**STORED DATA:**

####################

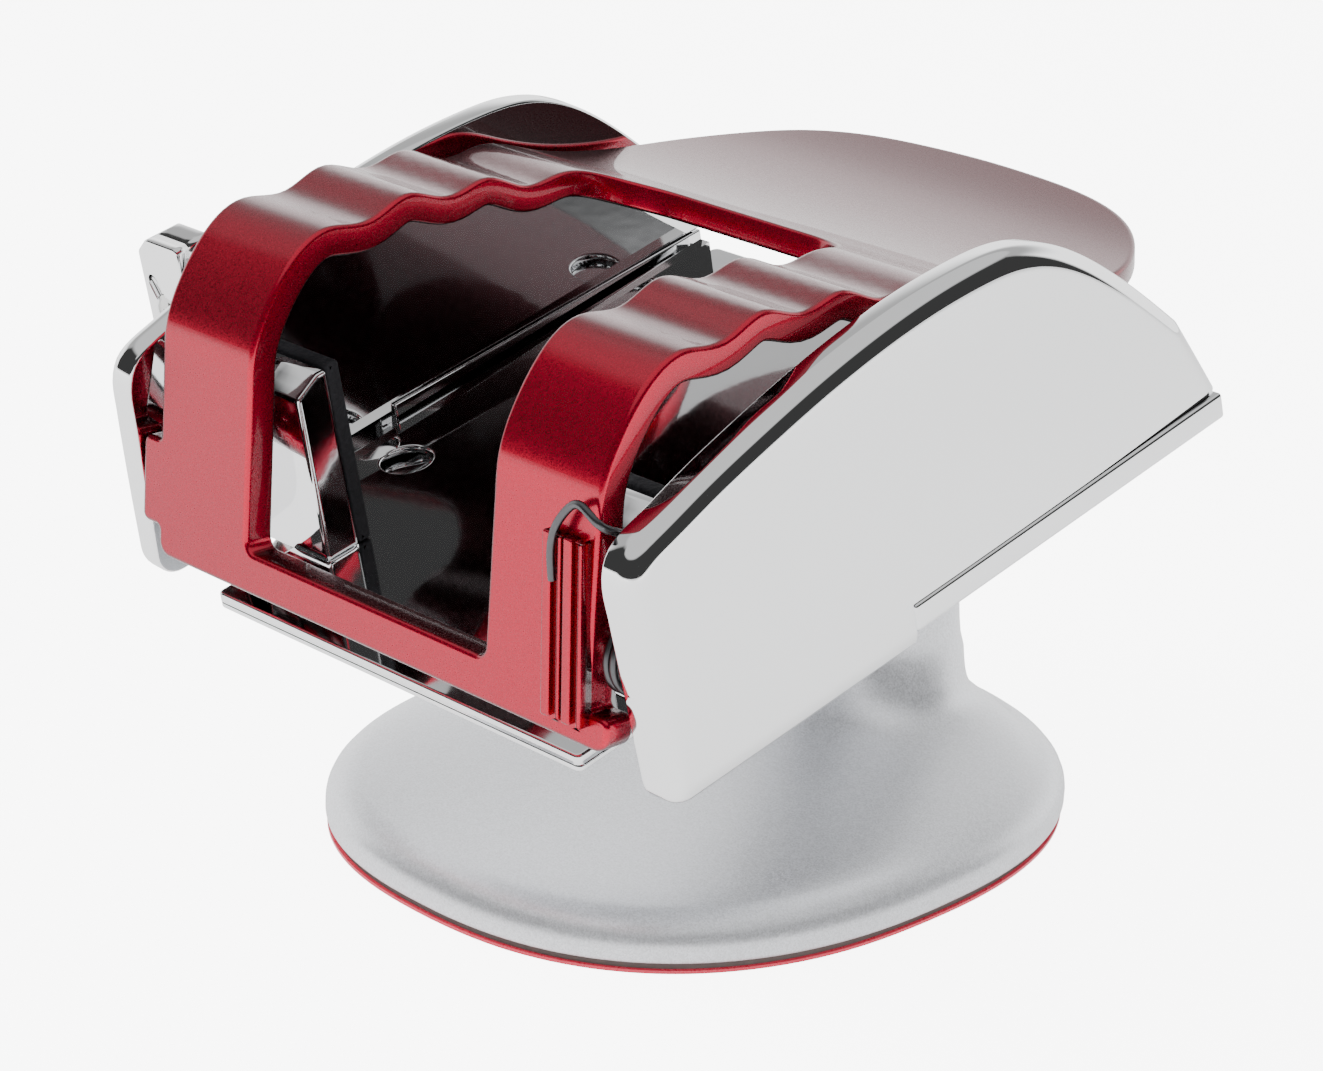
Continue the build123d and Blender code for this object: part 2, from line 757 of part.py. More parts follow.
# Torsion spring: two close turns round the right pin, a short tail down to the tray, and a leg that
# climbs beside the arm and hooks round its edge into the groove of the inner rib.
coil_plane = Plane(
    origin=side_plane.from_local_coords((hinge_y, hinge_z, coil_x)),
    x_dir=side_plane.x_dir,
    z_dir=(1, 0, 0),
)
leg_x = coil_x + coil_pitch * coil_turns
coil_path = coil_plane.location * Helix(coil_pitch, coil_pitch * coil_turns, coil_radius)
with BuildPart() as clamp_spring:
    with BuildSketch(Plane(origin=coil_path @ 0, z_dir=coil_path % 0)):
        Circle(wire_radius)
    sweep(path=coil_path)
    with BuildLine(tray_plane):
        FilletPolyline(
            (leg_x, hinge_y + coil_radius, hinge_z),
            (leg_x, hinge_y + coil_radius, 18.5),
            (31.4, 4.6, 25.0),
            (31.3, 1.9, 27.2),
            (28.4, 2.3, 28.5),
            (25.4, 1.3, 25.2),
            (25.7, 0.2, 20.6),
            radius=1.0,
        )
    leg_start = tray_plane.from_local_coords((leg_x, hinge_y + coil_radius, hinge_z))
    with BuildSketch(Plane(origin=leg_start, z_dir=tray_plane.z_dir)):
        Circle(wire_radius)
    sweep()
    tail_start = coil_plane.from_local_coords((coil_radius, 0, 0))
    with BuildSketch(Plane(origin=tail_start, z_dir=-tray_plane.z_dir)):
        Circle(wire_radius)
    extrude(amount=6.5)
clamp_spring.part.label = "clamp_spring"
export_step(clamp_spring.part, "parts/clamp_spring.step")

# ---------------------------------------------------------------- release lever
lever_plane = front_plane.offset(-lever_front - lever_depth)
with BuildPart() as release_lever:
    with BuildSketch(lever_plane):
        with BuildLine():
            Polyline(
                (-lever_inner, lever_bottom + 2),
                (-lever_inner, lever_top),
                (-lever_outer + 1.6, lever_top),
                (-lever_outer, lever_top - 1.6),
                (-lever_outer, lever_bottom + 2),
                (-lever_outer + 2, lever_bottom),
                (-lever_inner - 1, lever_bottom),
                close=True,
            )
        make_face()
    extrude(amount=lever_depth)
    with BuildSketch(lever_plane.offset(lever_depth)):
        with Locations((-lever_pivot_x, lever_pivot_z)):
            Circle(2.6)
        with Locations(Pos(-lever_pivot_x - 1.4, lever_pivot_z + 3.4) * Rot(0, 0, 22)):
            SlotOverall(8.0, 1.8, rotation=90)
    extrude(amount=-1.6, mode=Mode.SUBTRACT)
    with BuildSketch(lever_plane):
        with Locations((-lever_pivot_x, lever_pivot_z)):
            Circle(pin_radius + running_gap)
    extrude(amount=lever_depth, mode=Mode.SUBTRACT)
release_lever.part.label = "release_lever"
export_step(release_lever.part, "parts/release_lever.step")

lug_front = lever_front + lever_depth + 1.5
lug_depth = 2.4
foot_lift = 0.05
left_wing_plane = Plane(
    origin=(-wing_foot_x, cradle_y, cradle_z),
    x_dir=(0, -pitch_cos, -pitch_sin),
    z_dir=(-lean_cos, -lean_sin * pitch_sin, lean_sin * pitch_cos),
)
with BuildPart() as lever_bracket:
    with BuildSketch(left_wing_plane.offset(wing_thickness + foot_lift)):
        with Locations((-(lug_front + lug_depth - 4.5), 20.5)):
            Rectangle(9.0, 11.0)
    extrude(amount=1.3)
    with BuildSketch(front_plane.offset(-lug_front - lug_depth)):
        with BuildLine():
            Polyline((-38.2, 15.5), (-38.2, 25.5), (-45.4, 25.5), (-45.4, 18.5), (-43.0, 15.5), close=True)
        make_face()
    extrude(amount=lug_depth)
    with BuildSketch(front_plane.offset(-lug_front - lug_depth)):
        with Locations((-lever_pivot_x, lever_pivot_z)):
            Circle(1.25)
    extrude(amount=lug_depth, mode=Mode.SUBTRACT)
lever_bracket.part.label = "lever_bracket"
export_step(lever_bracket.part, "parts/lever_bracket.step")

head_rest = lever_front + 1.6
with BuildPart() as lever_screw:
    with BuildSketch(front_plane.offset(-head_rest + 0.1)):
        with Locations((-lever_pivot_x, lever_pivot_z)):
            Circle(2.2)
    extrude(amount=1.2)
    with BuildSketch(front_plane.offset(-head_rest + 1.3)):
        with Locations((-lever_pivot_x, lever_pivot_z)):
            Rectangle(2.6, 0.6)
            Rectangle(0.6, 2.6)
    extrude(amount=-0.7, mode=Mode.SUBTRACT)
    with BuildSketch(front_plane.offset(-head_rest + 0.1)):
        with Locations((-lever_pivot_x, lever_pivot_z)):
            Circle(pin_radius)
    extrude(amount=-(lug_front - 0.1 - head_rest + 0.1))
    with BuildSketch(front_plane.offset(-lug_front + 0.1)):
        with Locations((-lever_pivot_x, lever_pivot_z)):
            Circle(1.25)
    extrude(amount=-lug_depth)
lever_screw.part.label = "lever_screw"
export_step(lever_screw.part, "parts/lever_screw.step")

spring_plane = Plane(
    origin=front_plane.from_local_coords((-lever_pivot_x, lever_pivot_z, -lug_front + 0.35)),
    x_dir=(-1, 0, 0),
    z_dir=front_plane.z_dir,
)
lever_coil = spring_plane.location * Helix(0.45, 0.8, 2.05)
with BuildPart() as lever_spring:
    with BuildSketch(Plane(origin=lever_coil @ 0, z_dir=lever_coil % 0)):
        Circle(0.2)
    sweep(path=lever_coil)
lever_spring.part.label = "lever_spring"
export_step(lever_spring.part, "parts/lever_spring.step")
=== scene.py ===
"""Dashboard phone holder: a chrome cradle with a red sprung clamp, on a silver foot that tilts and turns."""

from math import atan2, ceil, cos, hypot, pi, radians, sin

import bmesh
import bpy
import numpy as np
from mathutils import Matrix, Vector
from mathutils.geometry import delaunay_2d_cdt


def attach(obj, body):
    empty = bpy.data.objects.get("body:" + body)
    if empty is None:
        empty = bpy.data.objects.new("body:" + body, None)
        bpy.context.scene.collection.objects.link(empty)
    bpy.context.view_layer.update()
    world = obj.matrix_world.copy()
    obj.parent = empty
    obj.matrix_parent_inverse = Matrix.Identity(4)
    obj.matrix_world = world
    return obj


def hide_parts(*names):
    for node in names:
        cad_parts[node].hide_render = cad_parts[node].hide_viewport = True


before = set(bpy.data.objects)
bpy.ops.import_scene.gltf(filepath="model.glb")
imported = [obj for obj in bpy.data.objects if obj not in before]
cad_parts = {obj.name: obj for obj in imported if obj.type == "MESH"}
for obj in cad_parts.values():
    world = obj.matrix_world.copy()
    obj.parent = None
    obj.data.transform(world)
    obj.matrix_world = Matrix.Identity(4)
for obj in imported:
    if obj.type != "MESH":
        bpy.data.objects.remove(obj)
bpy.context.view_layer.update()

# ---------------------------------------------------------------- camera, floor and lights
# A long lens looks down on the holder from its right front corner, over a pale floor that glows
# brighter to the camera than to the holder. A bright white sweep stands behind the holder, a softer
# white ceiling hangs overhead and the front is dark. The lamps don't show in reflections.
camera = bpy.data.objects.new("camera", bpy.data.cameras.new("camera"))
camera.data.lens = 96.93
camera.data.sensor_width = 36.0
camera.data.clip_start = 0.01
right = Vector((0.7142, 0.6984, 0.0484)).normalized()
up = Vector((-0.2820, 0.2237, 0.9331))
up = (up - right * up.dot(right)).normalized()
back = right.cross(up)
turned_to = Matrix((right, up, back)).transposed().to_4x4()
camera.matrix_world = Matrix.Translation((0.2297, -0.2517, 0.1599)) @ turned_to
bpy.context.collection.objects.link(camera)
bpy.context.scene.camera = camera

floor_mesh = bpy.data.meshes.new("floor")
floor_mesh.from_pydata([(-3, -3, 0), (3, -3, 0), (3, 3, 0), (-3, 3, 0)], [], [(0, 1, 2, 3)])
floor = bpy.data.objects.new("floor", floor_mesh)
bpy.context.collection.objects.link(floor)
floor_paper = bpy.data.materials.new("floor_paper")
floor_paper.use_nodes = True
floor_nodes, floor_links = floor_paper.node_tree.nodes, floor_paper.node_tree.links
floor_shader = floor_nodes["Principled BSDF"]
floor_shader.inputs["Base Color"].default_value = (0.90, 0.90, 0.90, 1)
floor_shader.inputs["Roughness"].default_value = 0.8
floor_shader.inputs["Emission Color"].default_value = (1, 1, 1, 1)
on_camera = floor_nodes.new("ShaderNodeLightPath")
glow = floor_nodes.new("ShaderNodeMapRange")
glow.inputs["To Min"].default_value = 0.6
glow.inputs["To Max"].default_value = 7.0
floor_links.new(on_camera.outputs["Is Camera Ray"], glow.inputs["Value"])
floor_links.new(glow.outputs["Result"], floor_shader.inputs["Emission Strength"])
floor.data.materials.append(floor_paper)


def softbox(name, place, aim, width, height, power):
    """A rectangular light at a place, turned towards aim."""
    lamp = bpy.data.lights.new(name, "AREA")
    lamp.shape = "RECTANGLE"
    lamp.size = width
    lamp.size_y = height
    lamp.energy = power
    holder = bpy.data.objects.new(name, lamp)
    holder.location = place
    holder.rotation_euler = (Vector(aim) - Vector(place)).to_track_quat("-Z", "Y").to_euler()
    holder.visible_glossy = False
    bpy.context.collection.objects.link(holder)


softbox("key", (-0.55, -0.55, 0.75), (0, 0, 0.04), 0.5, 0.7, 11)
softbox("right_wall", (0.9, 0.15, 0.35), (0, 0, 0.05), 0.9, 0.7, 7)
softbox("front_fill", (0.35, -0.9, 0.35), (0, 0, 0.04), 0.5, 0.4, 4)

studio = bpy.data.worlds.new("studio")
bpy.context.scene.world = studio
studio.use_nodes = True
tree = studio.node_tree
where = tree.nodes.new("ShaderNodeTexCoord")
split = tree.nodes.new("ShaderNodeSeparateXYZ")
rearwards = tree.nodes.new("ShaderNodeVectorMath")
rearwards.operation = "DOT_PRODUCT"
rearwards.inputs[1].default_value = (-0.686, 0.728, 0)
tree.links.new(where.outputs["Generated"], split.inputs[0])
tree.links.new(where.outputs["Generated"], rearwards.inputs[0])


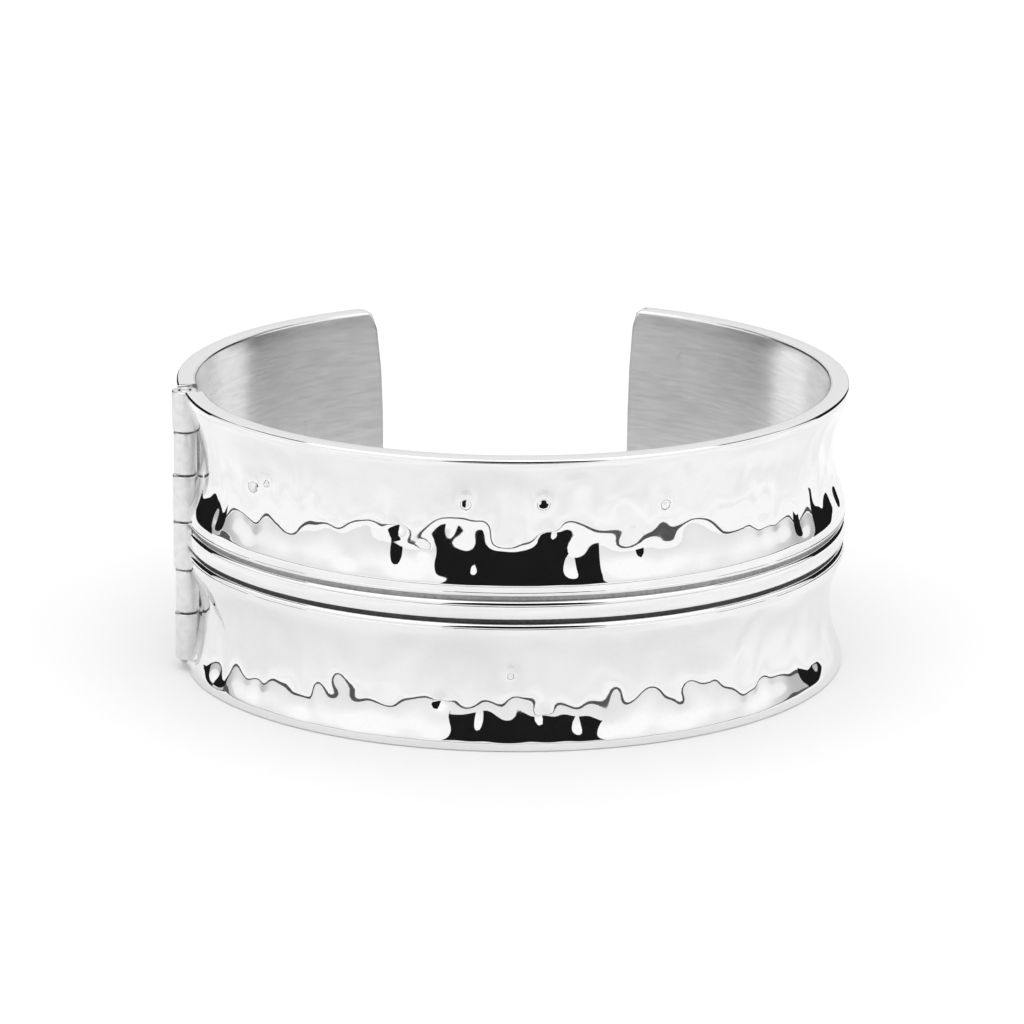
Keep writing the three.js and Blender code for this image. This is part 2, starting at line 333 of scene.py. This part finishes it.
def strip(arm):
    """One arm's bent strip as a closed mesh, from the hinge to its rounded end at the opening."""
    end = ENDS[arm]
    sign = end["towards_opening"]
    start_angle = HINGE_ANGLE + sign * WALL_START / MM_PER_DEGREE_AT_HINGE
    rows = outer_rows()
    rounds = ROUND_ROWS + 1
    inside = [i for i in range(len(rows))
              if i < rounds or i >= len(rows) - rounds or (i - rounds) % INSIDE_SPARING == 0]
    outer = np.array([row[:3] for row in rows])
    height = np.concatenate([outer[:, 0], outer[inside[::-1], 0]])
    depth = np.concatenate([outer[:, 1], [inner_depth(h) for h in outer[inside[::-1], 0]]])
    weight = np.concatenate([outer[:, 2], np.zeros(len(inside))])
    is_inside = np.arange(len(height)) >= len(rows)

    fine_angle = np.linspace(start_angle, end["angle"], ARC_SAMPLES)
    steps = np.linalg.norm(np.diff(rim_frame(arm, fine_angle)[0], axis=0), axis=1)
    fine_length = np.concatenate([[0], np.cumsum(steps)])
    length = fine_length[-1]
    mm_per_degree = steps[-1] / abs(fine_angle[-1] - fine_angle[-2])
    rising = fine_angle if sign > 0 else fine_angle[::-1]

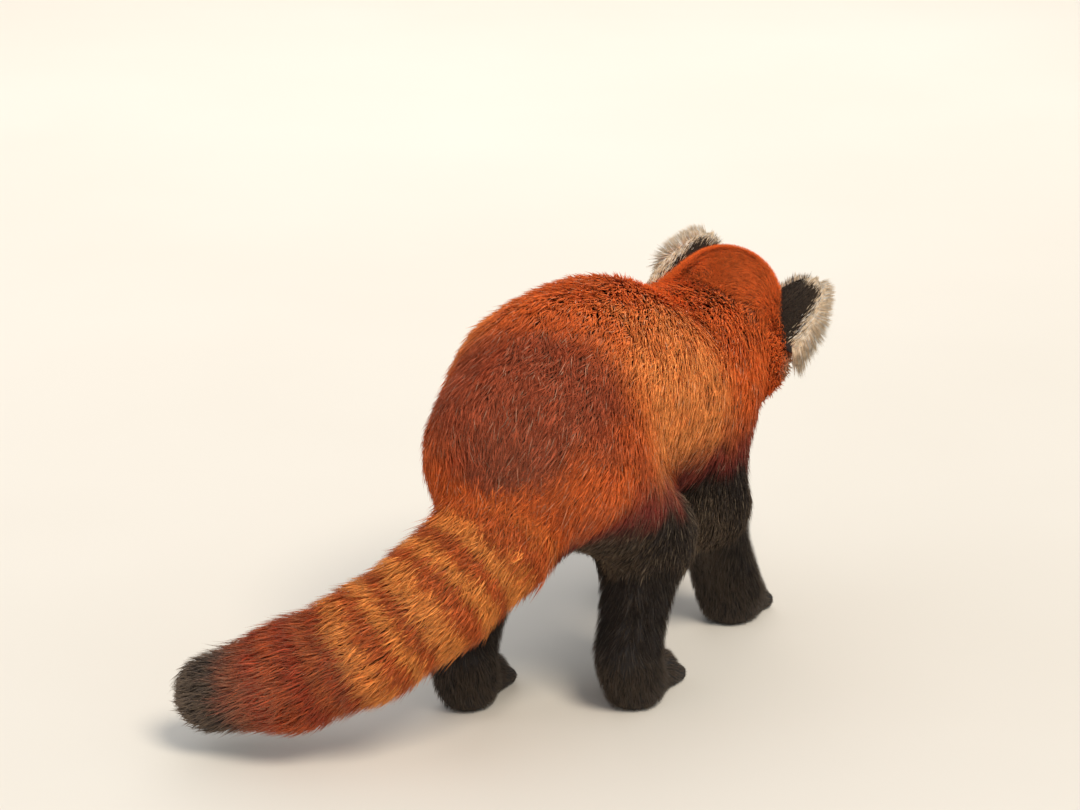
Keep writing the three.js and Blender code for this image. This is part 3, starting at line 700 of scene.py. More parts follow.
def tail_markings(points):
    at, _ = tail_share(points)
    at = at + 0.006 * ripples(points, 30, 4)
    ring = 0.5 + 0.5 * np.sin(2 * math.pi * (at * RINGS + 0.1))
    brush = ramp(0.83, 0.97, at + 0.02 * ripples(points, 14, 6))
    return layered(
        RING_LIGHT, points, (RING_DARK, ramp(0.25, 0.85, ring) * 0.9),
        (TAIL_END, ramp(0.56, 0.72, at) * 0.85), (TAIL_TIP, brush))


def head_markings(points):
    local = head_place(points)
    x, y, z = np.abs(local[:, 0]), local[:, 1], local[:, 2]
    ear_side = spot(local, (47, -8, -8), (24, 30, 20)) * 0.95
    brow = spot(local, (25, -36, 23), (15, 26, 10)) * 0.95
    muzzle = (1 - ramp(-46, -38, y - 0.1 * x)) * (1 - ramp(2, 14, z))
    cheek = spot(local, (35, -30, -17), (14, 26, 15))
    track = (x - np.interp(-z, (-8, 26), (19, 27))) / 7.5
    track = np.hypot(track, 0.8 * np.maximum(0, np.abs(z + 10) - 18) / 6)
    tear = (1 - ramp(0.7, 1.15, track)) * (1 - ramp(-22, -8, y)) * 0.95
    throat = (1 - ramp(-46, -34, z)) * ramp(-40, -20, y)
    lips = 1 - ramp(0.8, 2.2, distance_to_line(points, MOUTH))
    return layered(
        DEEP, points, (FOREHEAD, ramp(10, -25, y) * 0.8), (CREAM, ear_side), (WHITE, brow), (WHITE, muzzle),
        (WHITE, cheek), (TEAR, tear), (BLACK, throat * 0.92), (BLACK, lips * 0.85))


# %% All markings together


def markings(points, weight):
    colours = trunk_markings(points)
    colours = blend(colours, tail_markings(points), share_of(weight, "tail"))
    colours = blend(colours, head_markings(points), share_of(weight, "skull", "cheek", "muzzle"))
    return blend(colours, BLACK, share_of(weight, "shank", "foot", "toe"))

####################

**SET TASK:**
Extract from the records above the lines from the one containing "head_rest = lever_front + 1.6" to the one containing "cad_parts[node].hide_render = cad_parts[node].hide_viewport", both lines included, exactly as they appear and with nothing else.

**RESULT FOR THIS EXERCISE:**
head_rest = lever_front + 1.6
with BuildPart() as lever_screw:
    with BuildSketch(front_plane.offset(-head_rest + 0.1)):
        with Locations((-lever_pivot_x, lever_pivot_z)):
            Circle(2.2)
    extrude(amount=1.2)
    with BuildSketch(front_plane.offset(-head_rest + 1.3)):
        with Locations((-lever_pivot_x, lever_pivot_z)):
            Rectangle(2.6, 0.6)
            Rectangle(0.6, 2.6)
    extrude(amount=-0.7, mode=Mode.SUBTRACT)
    with BuildSketch(front_plane.offset(-head_rest + 0.1)):
        with Locations((-lever_pivot_x, lever_pivot_z)):
            Circle(pin_radius)
    extrude(amount=-(lug_front - 0.1 - head_rest + 0.1))
    with BuildSketch(front_plane.offset(-lug_front + 0.1)):
        with Locations((-lever_pivot_x, lever_pivot_z)):
            Circle(1.25)
    extrude(amount=-lug_depth)
lever_screw.part.label = "lever_screw"
export_step(lever_screw.part, "parts/lever_screw.step")

spring_plane = Plane(
    origin=front_plane.from_local_coords((-lever_pivot_x, lever_pivot_z, -lug_front + 0.35)),
    x_dir=(-1, 0, 0),
    z_dir=front_plane.z_dir,
)
lever_coil = spring_plane.location * Helix(0.45, 0.8, 2.05)
with BuildPart() as lever_spring:
    with BuildSketch(Plane(origin=lever_coil @ 0, z_dir=lever_coil % 0)):
        Circle(0.2)
    sweep(path=lever_coil)
lever_spring.part.label = "lever_spring"
export_step(lever_spring.part, "parts/lever_spring.step")
=== scene.py ===
"""Dashboard phone holder: a chrome cradle with a red sprung clamp, on a silver foot that tilts and turns."""

from math import atan2, ceil, cos, hypot, pi, radians, sin

import bmesh
import bpy
import numpy as np
from mathutils import Matrix, Vector
from mathutils.geometry import delaunay_2d_cdt


def attach(obj, body):
    empty = bpy.data.objects.get("body:" + body)
    if empty is None:
        empty = bpy.data.objects.new("body:" + body, None)
        bpy.context.scene.collection.objects.link(empty)
    bpy.context.view_layer.update()
    world = obj.matrix_world.copy()
    obj.parent = empty
    obj.matrix_parent_inverse = Matrix.Identity(4)
    obj.matrix_world = world
    return obj


def hide_parts(*names):
    for node in names:
        cad_parts[node].hide_render = cad_parts[node].hide_viewport = True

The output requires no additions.